Raj Date, a former deputy director at the CFPB, who later founded a firm specializing in non-QM loans, said while the "plain-vanilla" approach is conceptually similar to those provisions that will soon be reality for the mortgage market, there are key differences.

"There is a product defined both by Congress and a regulatory agency for which there is a certain established incentive to offer that product. But there is a difference in purpose," said Date, managing partner of Fenway Summer.

For example, he said, "The purpose of the QRM and risk retention framework was to reintroduce the discipline of holding residual risk to discourage terrible underwriting. That is different from giving the consumer a chance to choose a product that is more prudent for them."

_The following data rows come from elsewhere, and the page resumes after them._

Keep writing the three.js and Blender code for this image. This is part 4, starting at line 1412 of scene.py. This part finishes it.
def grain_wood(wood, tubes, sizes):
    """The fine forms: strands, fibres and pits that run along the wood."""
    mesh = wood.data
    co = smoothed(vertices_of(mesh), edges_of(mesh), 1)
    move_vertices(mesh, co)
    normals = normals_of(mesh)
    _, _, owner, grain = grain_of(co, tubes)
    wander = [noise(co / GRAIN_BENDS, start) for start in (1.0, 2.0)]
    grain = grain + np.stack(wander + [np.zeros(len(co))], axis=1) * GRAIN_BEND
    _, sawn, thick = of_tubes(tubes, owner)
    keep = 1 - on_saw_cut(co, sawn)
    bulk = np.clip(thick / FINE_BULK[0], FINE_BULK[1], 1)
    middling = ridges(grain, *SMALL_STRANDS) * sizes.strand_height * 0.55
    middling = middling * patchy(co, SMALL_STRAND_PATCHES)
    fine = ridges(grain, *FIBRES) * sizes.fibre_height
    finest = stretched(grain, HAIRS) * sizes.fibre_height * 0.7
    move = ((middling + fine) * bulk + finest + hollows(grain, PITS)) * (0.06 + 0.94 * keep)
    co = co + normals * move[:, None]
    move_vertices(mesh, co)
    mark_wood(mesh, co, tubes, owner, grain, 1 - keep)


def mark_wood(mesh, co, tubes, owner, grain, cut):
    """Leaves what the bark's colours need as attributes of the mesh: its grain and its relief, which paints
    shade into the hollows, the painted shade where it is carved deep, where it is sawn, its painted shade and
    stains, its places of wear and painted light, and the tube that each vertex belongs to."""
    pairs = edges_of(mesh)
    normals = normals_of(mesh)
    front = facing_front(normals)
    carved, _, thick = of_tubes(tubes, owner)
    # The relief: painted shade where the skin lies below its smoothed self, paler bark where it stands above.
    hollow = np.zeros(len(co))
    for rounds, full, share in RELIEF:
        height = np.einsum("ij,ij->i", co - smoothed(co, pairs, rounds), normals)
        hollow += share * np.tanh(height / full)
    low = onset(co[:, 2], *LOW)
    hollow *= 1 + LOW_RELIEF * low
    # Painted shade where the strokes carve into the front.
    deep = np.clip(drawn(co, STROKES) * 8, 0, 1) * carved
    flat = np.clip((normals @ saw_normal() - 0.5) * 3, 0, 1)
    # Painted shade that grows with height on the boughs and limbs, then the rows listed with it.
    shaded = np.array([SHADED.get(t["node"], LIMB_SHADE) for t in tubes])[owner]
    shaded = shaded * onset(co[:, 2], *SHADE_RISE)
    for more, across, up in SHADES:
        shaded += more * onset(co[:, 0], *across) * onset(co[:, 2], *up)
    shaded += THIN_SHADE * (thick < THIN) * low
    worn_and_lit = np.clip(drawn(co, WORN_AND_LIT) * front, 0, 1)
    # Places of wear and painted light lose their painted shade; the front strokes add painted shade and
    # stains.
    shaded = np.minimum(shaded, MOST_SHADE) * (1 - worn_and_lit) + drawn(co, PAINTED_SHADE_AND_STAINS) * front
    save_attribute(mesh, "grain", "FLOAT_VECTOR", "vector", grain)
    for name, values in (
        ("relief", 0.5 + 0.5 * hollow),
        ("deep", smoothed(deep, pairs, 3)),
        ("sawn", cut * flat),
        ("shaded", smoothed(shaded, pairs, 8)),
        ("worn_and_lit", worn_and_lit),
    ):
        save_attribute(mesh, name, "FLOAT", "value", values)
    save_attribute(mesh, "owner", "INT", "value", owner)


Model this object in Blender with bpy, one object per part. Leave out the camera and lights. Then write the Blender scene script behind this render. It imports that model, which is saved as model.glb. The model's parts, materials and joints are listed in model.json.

Date said if Dodd-Frank had ultimately required all lenders to offer such a standardized product, it could have proven a significant obstacle for a firm like his.

"I don't know that we're going to be especially competitive in offering a GSE-eligible 'qualified mortgage,' " he said. "That's a commodity product, and it's hard to make our cost of capital with a commodity product, competing against banks a million times our size. … It just won't be a focus for us."

Barr, a former assistant Treasury secretary for financial institutions, said the plain-vanilla approach is not "identical" to the standards that remained in the law, particularly since lenders are not technically required to make QM or QRM loans. But, "conceptually," he said, they are "the same basic thing."

"We were open during the whole legislative process to try and reintroduce ideas and develop new compromise positions that would make the set of proposals that we had put forward as strong as we possibly could in the final legislation," he said. "We succeeded in a number of areas, and one of those areas is with plain-vanilla. We didn't go screaming around saying, 'Hey, we're sticking plain vanilla back in.' We were attentive to the way in which QM and QRM could anchor the market in a safer, fairer product, in the way that we had proposed under this earlier rubric. … It was coming from some of the people who had opposed plain vanilla."